NO WRITER ATTRIBUTED

That the foundation of the Harvard University Press is to exert an influence of the highest order in the field of learning and will be a strong factor in the advance of scholarship is recognized generally by the public press. We are quoting below an editorial from the Springfield Republican which illustrates very forcibly the attitude of the outside press toward the importance of the new University foundation. The editorial, printed in full, follows:

"The foundation of the Harvard press calls attention to the considerable and increasing place in the field of publishing which is being taken by the universities. Fashions spread so fast that it will perhaps not be long before a printing press will seem as indispensable to an ambitious university as a gymnasium, and the literary "output" will become as important as the number of students in attendance. The trade publishers will not suffer, for universities are not given to producing "best sellers," and most of their books a publisher could not well afford to bandle. Yet in addition to publishing records of research, of interest mainly to specialists, the universities might well consider how far they can supply books of permanent value the demand for which is too small to warrant a general publisher in undertaking them.
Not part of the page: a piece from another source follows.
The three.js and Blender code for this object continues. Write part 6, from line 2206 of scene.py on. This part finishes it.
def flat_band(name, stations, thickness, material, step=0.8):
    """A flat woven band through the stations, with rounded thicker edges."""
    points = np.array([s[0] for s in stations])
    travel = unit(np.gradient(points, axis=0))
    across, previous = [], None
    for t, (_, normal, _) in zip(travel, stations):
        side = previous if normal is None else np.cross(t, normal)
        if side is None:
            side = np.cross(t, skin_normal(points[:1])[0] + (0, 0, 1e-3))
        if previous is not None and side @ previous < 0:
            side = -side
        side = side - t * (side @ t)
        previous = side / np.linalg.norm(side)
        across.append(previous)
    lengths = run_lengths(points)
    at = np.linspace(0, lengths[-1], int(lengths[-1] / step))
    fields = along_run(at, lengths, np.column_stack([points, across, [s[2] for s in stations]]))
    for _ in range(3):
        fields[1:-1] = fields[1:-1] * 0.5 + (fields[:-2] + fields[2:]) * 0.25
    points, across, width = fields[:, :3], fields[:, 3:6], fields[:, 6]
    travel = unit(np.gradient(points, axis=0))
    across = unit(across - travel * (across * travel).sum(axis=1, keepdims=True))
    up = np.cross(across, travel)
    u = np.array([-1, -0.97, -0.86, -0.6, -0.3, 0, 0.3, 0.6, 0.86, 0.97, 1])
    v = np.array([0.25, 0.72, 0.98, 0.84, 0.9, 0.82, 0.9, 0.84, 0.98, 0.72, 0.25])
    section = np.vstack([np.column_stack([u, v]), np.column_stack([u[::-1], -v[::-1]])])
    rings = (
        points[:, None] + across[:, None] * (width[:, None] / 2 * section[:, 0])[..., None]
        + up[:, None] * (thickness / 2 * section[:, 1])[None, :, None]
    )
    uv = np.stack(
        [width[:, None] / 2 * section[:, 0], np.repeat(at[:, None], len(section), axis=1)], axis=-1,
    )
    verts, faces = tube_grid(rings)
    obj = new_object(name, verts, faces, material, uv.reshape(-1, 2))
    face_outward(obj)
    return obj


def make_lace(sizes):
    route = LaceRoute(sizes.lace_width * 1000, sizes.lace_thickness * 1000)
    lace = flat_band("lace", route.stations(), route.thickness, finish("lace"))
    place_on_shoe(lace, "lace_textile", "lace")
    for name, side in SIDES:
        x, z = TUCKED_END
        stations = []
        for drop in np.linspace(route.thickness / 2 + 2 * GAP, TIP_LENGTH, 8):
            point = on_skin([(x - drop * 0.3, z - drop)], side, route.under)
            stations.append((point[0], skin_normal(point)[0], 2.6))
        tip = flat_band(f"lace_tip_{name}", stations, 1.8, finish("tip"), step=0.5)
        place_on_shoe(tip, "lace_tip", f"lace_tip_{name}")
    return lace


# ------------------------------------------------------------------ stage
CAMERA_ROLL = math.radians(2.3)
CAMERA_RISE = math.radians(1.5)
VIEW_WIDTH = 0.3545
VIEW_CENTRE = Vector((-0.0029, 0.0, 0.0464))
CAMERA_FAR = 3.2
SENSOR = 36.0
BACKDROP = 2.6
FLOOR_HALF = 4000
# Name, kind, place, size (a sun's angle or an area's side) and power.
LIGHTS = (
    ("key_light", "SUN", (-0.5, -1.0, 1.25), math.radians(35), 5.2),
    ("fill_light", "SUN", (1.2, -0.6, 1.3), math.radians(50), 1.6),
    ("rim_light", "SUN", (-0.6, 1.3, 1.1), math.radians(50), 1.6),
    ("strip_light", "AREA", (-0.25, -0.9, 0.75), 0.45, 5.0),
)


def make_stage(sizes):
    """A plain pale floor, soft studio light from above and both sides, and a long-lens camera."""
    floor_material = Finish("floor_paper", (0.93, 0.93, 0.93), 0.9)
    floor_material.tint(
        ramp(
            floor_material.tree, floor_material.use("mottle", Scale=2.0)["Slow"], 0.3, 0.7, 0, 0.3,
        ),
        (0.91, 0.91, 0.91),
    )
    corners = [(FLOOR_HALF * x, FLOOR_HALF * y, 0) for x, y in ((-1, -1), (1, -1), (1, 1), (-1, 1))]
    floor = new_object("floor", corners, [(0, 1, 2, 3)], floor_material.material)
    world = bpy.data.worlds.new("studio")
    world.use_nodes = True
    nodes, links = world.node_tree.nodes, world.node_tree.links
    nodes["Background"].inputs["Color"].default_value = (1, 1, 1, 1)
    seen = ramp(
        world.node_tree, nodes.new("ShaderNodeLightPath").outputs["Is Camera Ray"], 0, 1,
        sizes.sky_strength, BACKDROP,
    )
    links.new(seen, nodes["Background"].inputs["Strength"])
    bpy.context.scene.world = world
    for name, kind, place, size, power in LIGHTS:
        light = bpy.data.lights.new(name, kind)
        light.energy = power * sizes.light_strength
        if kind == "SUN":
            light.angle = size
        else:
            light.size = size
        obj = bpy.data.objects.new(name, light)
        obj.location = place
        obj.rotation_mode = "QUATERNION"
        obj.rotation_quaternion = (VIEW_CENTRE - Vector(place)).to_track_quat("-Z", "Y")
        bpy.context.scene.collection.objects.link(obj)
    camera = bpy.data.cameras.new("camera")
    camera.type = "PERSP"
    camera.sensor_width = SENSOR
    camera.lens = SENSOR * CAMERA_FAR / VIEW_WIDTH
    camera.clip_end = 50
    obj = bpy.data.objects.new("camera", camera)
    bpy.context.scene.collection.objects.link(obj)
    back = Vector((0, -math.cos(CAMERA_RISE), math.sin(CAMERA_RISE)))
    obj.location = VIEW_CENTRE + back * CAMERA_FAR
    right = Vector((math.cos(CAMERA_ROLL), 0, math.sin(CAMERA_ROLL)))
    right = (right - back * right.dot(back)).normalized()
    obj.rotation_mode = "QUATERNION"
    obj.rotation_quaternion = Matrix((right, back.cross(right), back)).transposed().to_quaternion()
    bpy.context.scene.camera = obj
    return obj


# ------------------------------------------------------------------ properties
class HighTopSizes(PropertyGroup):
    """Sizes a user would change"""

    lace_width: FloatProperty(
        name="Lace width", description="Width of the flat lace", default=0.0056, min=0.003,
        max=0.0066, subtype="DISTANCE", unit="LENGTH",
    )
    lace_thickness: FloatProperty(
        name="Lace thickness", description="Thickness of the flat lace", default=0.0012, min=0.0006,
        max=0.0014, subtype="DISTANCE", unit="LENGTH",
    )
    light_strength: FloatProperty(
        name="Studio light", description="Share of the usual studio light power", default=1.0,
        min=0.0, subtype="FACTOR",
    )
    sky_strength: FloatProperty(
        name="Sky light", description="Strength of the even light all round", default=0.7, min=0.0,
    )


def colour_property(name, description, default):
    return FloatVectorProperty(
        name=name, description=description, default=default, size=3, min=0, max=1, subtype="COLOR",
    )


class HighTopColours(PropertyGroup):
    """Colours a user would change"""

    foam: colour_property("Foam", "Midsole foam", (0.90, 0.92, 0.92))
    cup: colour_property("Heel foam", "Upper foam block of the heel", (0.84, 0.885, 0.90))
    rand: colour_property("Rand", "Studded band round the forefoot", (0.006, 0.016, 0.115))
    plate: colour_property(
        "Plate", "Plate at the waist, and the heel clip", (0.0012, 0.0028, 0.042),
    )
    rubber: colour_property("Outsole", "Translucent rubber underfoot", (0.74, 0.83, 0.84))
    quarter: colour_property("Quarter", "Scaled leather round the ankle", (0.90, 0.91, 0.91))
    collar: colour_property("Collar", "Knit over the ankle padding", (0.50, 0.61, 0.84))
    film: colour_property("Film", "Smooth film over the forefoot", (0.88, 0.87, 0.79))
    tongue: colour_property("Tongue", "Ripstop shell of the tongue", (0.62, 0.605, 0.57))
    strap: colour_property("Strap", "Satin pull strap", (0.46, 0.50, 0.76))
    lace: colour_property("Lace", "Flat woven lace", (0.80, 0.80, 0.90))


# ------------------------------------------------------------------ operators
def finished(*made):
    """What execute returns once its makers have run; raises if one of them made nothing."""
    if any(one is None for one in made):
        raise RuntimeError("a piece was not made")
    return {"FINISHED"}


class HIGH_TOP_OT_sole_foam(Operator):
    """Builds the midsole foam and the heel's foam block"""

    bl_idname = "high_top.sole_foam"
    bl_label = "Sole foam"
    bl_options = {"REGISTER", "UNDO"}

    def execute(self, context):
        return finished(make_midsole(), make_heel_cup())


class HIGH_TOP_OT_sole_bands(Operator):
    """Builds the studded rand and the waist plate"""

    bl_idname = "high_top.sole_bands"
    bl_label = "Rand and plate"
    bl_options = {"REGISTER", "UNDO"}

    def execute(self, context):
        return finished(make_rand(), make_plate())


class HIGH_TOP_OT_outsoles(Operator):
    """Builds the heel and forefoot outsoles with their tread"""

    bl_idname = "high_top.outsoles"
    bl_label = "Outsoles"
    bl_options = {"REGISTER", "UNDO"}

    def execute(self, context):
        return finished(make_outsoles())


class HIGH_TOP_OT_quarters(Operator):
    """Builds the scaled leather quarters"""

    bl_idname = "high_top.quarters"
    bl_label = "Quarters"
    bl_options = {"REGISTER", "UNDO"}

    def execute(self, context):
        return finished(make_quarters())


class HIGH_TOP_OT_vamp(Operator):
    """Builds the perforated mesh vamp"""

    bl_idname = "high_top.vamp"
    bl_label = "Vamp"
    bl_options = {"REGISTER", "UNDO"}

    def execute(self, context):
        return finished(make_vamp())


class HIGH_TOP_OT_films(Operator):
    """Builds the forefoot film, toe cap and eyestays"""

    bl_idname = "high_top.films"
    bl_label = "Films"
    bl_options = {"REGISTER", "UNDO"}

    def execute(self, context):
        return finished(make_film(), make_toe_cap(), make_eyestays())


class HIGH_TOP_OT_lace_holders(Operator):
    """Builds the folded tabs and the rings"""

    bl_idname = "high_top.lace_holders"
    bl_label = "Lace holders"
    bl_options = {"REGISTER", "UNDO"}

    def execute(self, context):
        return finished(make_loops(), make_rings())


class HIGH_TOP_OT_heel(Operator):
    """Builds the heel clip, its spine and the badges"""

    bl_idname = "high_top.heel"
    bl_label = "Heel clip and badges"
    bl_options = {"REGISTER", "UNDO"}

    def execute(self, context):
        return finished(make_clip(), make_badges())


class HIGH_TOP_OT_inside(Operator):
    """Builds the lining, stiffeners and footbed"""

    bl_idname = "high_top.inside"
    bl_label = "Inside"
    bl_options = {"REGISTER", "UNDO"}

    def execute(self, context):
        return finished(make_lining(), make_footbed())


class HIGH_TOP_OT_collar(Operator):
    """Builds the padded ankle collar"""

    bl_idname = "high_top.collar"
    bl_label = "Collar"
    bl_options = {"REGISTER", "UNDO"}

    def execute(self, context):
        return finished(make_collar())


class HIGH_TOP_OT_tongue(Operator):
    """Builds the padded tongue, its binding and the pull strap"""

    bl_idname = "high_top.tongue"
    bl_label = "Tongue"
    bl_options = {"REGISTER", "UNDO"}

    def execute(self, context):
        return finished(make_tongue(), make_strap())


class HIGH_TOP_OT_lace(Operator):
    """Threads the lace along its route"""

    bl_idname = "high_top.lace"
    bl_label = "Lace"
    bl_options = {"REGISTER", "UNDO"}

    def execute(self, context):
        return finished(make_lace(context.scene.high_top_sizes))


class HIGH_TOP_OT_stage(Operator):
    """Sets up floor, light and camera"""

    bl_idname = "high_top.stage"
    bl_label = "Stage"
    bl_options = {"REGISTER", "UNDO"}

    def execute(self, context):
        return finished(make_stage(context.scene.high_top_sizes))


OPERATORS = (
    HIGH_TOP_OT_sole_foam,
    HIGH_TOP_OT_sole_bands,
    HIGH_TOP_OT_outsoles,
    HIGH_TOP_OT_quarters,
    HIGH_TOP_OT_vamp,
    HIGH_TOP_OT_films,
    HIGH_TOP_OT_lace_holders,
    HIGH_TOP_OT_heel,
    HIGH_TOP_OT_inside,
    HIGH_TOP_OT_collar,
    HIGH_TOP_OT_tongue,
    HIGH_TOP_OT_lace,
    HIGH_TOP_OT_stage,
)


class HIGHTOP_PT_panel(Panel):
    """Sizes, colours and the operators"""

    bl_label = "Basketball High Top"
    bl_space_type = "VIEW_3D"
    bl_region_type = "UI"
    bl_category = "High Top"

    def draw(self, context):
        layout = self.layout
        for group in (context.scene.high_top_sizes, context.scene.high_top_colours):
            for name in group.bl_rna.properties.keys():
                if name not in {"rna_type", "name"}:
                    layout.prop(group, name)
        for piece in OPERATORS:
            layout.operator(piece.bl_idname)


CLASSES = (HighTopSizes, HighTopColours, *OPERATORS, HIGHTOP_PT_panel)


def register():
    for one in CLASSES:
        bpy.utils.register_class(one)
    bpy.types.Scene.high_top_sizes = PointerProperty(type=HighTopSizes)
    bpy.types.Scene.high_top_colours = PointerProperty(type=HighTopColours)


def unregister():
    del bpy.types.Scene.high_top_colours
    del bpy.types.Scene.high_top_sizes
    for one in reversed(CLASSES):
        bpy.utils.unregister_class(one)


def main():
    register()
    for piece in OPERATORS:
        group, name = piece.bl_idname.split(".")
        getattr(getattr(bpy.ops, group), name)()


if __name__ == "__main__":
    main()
The Loeb classical library is an excellent example of what a university might have done if a banker had not anticipated. But there are plenty of enterprises of the same general nature, and by co-operating to avoid wasteful duplication the great American universities might do much to strengthen our literature on a side where it is now weak. There are many valuable books, the publication of which would almost repay the cost, but not quite. An endowment could hardly be used more advantageously than in meeting this deficit and thus enriching literature. For the importance of a book is not at all to be measured by its numerical circulation; the essential thing is to have it come to the people who need it."